Fransa’da birileri “Fransız Devrimi toplumda travmaya neden oldu” diyorsa mekan ya Paris’in arka sokaklarında 3-5 marjinalin geyik yaptığı bardır ya da bir psikiyatrın odasıdır.
Ama kesinlikle iktidar partisinin sözcüsünün odası değildir.

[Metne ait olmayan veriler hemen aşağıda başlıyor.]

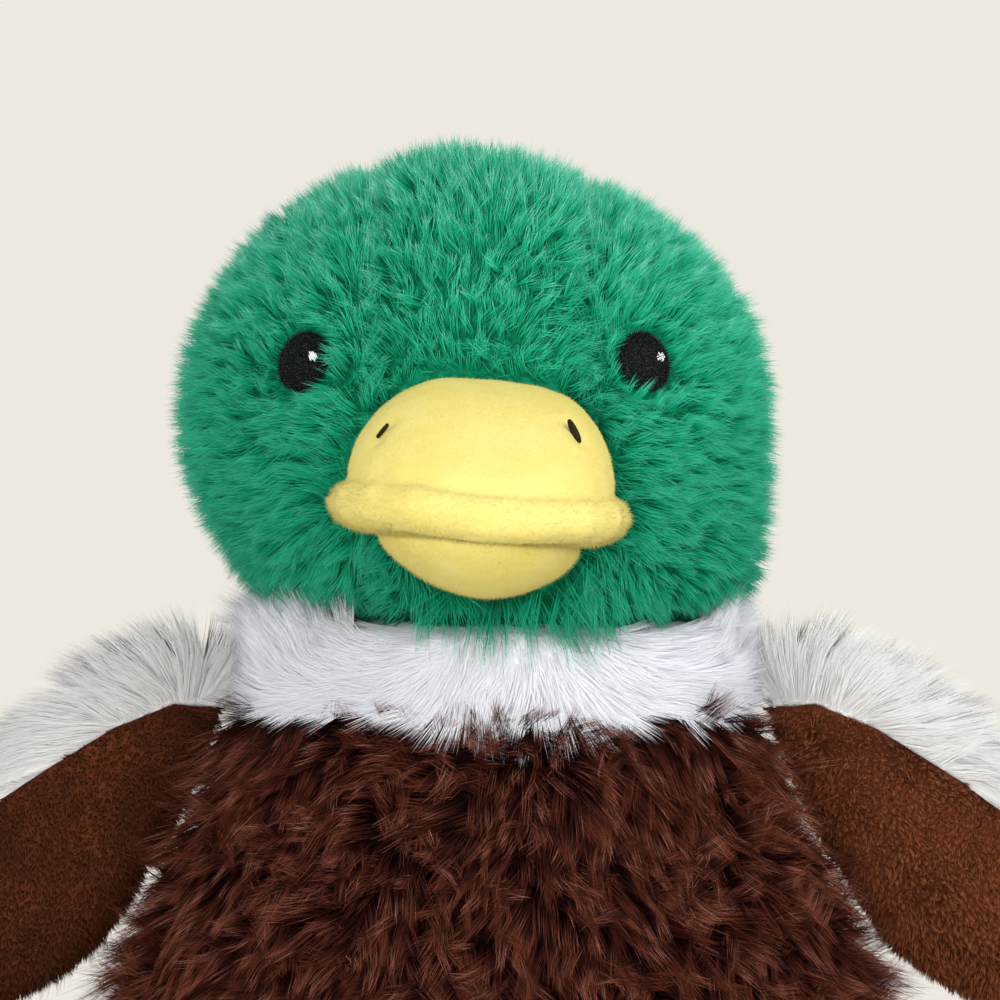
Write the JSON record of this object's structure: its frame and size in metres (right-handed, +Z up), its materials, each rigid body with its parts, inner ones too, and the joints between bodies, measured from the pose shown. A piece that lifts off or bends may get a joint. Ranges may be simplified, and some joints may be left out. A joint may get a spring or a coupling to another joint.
{
  "type": "plush duck",
  "caption": "Seated plush mallard drake with a domed bill, spread padded wings that flap and webbed feet that lift, on a flat weighted seat.",
  "frame": {"origin": "under the middle of the seat, on the floor", "axes": "+Z up, the bill points to -Y, the duck's own left is +X"},
  "size_m": [0.3642, 0.2548, 0.3253],
  "materials": {
    "green_long_pile": "long soft pile, brushed",
    "white_long_pile": "long soft pile, tufted",
    "brown_long_pile": "long glossy pile",
    "grey_long_pile": "long soft pile",
    "brown_short_pile": "short velvety pile",
    "yellow_short_pile": "short velvety pile",
    "black_thread": "satin stitch",
    "white_thread": "satin stitch",
    "brown_thread": "satin stitch",
    "fibre_filling": "loose polyester fibre",
    "bean_calico": "plain woven cotton"
  },
  "bodies": {
    "duck_body": {"seat_panel": "grey_long_pile", "belly_panel": "brown_long_pile", "back_panel_left": "grey_long_pile", "back_panel_right": "grey_long_pile", "neck_collar": "white_long_pile", "bean_bag": "bean_calico", "body_filling": "fibre_filling", "head_panel_left": "green_long_pile", "eye_left": "black_thread", "eye_glint_left": "white_thread", "head_panel_right": "green_long_pile", "eye_right": "black_thread", "eye_glint_right": "white_thread", "head_gusset": "green_long_pile", "head_filling": "fibre_filling", "nostril_left": "brown_thread", "nostril_right": "brown_thread", "upper_bill_cover": "yellow_short_pile", "upper_bill_filling": "fibre_filling", "lower_bill_cover": "yellow_short_pile", "lower_bill_filling": "fibre_filling", "tail_cover": "grey_long_pile", "tail_filling": "fibre_filling"},
    "left_wing": {"wing_lining_left": "brown_short_pile", "wing_back_left": "grey_long_pile", "wing_filling_left": "fibre_filling"},
    "left_foot": {"foot_top_left": "yellow_short_pile", "foot_sole_left": "yellow_short_pile", "foot_filling_left": "fibre_filling"},
    "right_wing": {"wing_lining_right": "brown_short_pile", "wing_back_right": "grey_long_pile", "wing_filling_right": "fibre_filling"},
    "right_foot": {"foot_top_right": "yellow_short_pile", "foot_sole_right": "yellow_short_pile", "foot_filling_right": "fibre_filling"}
  },
  "joints": [
    {"name": "left_wing_flap", "type": "hinge", "parent": "duck_body", "child": "left_wing", "pos_m": [0.08057, 0, 0.16338], "axis": [0.346, 0, -0.9382], "range_deg": [-30, 60], "stiffness_Nm_per_rad": 0.02},
    {"name": "left_foot_lift", "type": "hinge", "parent": "duck_body", "child": "left_foot", "pos_m": [0.04597, -0.07528, 0.009], "axis": [-0.9272, -0.3746, 0], "range_deg": [-20, 55], "stiffness_Nm_per_rad": 0.03},
    {"name": "right_wing_flap", "type": "hinge", "parent": "duck_body", "child": "right_wing", "pos_m": [-0.08057, 0, 0.16338], "axis": [0.346, 0, 0.9382], "range_deg": [-30, 60], "stiffness_Nm_per_rad": 0.02},
    {"name": "right_foot_lift", "type": "hinge", "parent": "duck_body", "child": "right_foot", "pos_m": [-0.04597, -0.07524, 0.009], "axis": [-0.9272, 0.3746, 0], "range_deg": [-20, 55], "stiffness_Nm_per_rad": 0.03}
  ]
}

KENDİME KIZMA NOTU: Bu kadar gayri ciddi bir bakış açısını bu kadar önemseyip, üzerine bu kadar laf söylemek doğru değil aslında. Kendime kızdım!

AKLIMDA KALAN

“Darbeye karşı sesini çıkart” yürüyüşü: Hafta sonu İstanbul’da olan bir Ankaralı mutlaka İstiklal Caddesi'nde yürür. Biz de öyle yaptık. İki arkadaş yürüdük. Galatasaray Lisesi’nin önünde “Darbeye karşı sesini çıkart” protestosunun ortasında kalıverdik. Etrafımızda pankartlar. Ve kendilerini tankın önüne atacak kadar yaptıkları işe inanmışlıklarıyla pankartları tutanlar. Durdum baktım. Düşündüm. Ortada ne darbe işareti, ne olası darbecilerin açıklamaları var. Üstelik benim bildiğim, bu tür protestolar muhatabının kapısının önünde yapılır. Etrafıma baktım bir tek asker yok, hafta sonu iznine çıkmış er bile yok. Kafalarında bir düşman yaratıp sonra o düşmana karşı mücadele eden insanların yürüyüşü bana hem komik hem acı geldi. Hezeyanlar almış başını gitmiş. Ülkeyi gölgesinden korkar ruh haline sokan AKP’ye karşı sesini çıkart yürüyüşü daha anlamlı olmaz mıydı? Tanklar ve Sözcükler’in yazarı olarak yürüyüşe katılanlara önerim sakin olmaları. Çünkü her darbe önceden mutlaka işaret verir. Ben bir işaret görmüyorum, ya siz? Diye soracağım, sormuyorum.